▼▼▼

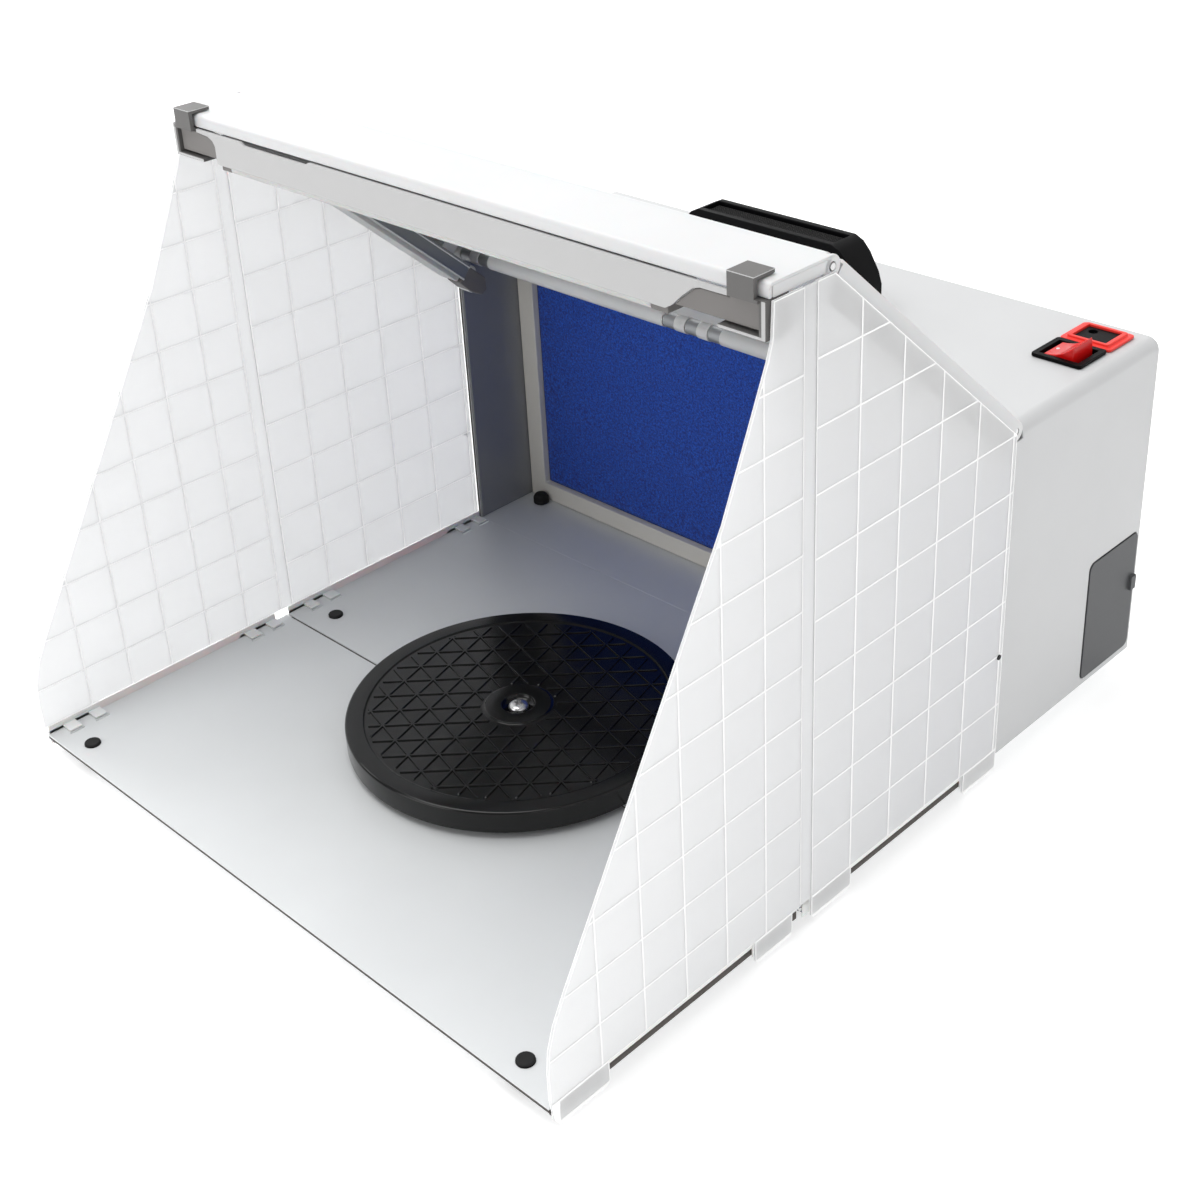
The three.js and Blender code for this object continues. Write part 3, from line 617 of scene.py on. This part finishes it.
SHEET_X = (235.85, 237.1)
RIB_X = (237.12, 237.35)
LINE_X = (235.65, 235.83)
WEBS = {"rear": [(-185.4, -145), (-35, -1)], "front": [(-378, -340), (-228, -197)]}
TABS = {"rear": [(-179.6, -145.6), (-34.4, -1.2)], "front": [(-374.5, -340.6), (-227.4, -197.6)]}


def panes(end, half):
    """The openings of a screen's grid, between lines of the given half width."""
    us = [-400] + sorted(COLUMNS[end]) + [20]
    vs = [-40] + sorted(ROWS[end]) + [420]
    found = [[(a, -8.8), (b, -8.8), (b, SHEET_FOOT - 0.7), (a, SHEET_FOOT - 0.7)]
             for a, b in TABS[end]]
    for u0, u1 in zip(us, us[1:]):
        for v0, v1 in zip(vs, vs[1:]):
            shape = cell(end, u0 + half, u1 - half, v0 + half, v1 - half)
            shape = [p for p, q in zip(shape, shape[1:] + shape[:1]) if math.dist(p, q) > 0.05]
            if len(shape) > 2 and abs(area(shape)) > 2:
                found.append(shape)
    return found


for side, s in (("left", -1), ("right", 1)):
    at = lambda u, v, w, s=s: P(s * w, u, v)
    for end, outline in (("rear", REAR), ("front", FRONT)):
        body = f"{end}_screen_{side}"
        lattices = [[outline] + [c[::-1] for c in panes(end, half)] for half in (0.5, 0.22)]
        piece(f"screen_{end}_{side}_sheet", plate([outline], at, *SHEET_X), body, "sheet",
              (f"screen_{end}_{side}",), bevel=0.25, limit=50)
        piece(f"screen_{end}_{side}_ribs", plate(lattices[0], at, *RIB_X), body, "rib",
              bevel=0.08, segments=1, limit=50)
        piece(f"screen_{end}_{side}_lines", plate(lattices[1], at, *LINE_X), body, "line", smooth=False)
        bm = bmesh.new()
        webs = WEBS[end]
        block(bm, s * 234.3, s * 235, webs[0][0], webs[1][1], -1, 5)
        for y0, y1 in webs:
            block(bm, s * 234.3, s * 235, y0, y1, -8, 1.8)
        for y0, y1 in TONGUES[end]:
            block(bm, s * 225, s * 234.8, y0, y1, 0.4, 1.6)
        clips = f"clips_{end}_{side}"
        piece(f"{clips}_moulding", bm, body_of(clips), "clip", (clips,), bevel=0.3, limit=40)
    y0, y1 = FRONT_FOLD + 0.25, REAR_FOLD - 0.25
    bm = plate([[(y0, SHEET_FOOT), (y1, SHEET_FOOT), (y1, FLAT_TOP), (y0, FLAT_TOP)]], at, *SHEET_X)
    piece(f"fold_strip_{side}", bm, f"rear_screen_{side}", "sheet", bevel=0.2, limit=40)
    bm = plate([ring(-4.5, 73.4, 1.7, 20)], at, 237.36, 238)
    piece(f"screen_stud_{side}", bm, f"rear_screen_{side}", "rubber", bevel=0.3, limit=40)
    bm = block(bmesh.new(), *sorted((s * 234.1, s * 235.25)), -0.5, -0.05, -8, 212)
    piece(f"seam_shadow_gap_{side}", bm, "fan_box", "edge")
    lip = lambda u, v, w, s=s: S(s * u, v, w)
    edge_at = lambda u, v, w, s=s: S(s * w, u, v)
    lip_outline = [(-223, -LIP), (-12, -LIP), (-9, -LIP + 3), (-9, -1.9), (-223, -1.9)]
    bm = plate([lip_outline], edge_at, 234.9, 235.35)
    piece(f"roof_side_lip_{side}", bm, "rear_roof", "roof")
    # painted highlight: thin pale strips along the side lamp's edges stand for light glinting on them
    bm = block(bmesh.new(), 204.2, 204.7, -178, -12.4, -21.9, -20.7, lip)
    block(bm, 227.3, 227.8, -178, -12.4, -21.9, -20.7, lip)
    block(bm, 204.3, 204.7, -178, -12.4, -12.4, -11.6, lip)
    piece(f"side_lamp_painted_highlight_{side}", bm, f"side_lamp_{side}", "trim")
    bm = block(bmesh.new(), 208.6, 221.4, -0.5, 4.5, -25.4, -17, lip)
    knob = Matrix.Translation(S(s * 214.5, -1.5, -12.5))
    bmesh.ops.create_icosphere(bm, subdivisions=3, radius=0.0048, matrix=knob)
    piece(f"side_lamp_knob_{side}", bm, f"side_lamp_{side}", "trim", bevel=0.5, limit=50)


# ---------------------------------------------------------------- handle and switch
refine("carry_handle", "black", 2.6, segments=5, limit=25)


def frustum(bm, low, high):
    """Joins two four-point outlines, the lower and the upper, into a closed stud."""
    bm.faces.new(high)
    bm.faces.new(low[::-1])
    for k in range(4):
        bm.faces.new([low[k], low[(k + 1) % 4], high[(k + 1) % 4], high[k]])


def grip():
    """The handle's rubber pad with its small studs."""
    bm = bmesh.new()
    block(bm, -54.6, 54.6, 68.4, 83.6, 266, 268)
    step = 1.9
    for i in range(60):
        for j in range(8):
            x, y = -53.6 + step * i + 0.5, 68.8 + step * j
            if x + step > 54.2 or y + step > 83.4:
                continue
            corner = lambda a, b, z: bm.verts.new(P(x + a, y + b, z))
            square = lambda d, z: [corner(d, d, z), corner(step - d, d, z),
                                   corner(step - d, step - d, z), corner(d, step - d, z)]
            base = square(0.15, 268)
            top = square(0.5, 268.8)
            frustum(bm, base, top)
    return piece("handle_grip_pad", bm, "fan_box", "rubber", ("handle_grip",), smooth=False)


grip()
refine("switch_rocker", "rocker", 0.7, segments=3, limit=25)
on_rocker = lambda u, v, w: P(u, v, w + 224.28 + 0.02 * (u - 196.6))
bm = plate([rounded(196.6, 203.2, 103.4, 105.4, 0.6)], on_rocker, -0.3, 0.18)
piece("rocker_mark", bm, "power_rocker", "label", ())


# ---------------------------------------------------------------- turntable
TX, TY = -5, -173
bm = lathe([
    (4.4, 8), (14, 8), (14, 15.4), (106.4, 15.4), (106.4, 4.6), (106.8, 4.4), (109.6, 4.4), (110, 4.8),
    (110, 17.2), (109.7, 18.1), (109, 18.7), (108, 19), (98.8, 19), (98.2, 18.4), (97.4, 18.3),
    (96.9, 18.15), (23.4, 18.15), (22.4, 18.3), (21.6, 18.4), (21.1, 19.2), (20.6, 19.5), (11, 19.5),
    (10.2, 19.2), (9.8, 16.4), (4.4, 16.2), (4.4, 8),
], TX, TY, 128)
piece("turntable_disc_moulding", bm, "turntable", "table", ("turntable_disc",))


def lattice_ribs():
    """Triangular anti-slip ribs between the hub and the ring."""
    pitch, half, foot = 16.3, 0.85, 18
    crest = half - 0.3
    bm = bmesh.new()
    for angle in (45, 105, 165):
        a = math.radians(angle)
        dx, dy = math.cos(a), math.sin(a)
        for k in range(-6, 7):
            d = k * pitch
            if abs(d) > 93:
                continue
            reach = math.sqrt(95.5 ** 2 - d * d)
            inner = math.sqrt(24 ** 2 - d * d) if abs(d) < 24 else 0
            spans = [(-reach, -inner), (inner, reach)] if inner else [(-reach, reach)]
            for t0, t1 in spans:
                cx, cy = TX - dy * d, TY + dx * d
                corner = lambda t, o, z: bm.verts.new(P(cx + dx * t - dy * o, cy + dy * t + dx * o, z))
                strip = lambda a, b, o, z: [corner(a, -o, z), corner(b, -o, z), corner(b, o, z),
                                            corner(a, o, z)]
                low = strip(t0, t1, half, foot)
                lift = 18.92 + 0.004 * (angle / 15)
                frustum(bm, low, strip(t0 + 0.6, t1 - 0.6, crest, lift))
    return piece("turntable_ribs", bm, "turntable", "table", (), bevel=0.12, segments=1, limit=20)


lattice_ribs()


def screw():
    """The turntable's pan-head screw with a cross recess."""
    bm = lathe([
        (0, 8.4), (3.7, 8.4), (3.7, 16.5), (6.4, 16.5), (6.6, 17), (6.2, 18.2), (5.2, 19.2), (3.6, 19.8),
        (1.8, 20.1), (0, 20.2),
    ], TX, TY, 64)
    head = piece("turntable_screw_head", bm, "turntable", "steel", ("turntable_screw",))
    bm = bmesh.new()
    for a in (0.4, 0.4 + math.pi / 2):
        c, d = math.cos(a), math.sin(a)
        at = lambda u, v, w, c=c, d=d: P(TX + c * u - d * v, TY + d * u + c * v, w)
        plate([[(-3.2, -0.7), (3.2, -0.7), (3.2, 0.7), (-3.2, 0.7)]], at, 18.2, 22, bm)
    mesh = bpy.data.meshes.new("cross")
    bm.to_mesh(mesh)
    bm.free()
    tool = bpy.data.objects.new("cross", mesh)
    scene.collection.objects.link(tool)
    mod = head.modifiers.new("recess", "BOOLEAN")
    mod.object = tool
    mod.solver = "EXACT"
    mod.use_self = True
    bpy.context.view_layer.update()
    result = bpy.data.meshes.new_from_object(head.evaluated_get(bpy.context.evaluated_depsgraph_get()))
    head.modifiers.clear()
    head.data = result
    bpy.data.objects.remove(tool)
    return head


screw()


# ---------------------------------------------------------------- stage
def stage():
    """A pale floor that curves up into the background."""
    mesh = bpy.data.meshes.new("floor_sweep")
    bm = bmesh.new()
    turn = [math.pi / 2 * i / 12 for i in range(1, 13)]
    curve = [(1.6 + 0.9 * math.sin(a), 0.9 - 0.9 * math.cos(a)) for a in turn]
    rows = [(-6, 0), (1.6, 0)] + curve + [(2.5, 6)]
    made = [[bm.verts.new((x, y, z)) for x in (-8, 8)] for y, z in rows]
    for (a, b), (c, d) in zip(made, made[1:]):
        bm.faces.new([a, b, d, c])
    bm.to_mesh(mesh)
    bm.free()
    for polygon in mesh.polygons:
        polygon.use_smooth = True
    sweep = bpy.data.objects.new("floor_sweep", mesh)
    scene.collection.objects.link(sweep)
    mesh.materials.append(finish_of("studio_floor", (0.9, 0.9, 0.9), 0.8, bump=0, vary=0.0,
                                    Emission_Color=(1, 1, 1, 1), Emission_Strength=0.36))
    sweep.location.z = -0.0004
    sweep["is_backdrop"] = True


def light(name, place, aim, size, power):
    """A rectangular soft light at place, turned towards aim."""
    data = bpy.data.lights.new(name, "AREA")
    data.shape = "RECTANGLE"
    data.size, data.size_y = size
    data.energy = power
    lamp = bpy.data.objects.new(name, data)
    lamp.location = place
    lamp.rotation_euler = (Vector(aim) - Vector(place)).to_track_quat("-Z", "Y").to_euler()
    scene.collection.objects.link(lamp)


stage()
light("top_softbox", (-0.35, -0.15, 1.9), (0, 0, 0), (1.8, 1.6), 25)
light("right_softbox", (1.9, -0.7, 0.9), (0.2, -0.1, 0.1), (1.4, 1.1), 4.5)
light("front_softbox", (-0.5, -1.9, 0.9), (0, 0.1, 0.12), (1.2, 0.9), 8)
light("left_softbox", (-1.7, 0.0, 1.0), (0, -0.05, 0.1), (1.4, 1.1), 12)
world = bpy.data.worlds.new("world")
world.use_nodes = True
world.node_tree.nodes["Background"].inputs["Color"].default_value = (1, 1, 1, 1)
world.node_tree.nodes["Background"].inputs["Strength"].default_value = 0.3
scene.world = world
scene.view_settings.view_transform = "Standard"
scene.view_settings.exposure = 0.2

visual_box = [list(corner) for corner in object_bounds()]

▲▲▲

Stated task:
Print the listing above from its first line through the line with "return found", and stop there.

Finished task:
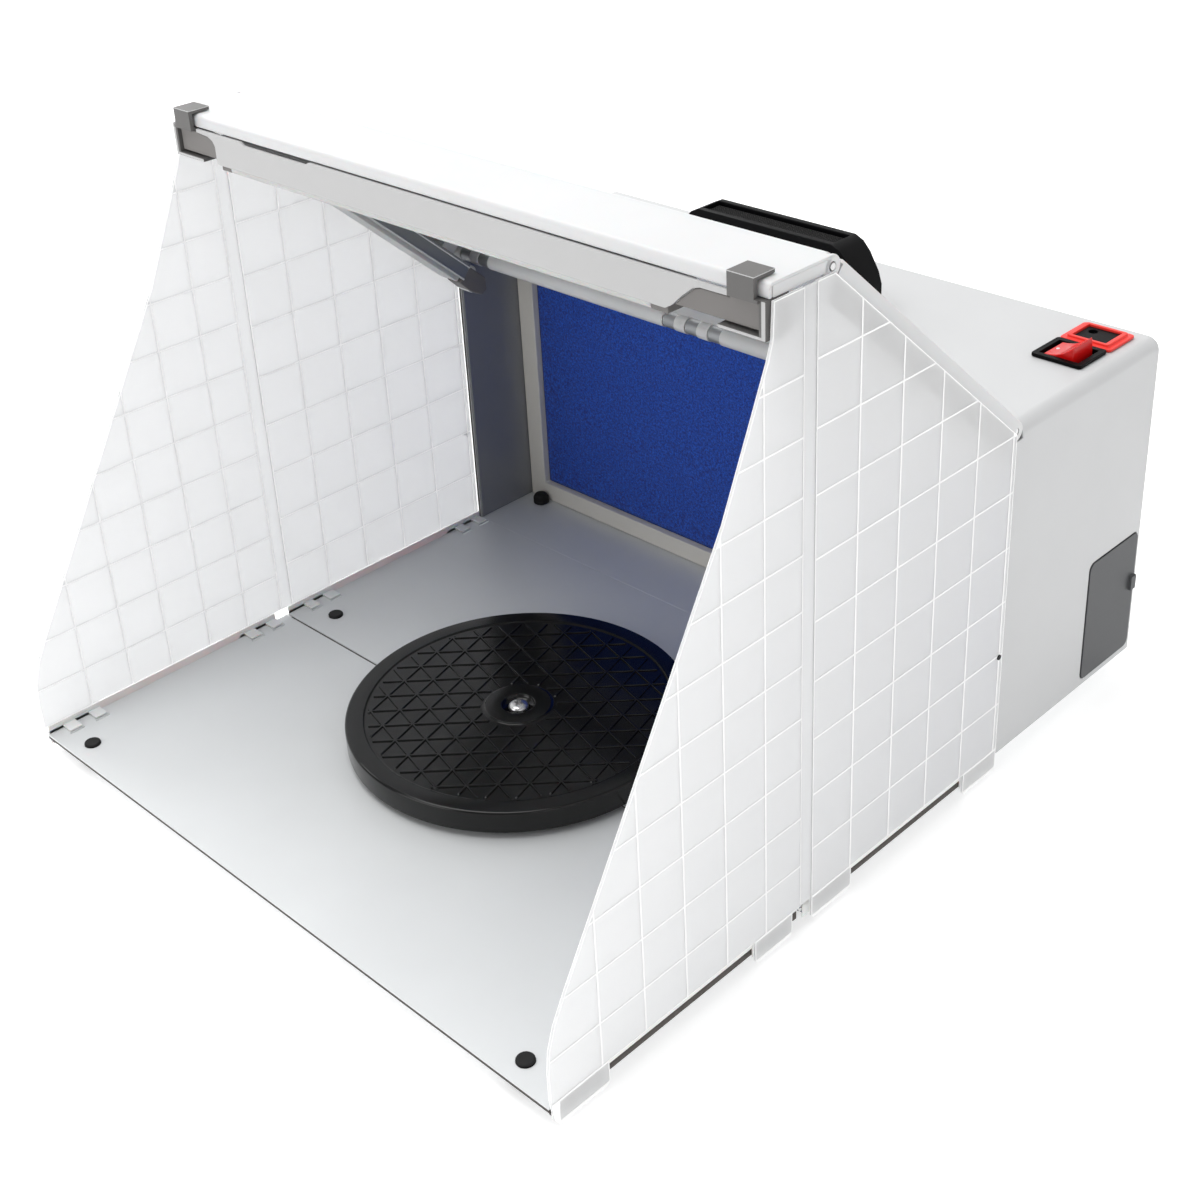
The three.js and Blender code for this object continues. Write part 3, from line 617 of scene.py on. This part finishes it.
SHEET_X = (235.85, 237.1)
RIB_X = (237.12, 237.35)
LINE_X = (235.65, 235.83)
WEBS = {"rear": [(-185.4, -145), (-35, -1)], "front": [(-378, -340), (-228, -197)]}
TABS = {"rear": [(-179.6, -145.6), (-34.4, -1.2)], "front": [(-374.5, -340.6), (-227.4, -197.6)]}


def panes(end, half):
    """The openings of a screen's grid, between lines of the given half width."""
    us = [-400] + sorted(COLUMNS[end]) + [20]
    vs = [-40] + sorted(ROWS[end]) + [420]
    found = [[(a, -8.8), (b, -8.8), (b, SHEET_FOOT - 0.7), (a, SHEET_FOOT - 0.7)]
             for a, b in TABS[end]]
    for u0, u1 in zip(us, us[1:]):
        for v0, v1 in zip(vs, vs[1:]):
            shape = cell(end, u0 + half, u1 - half, v0 + half, v1 - half)
            shape = [p for p, q in zip(shape, shape[1:] + shape[:1]) if math.dist(p, q) > 0.05]
            if len(shape) > 2 and abs(area(shape)) > 2:
                found.append(shape)
    return found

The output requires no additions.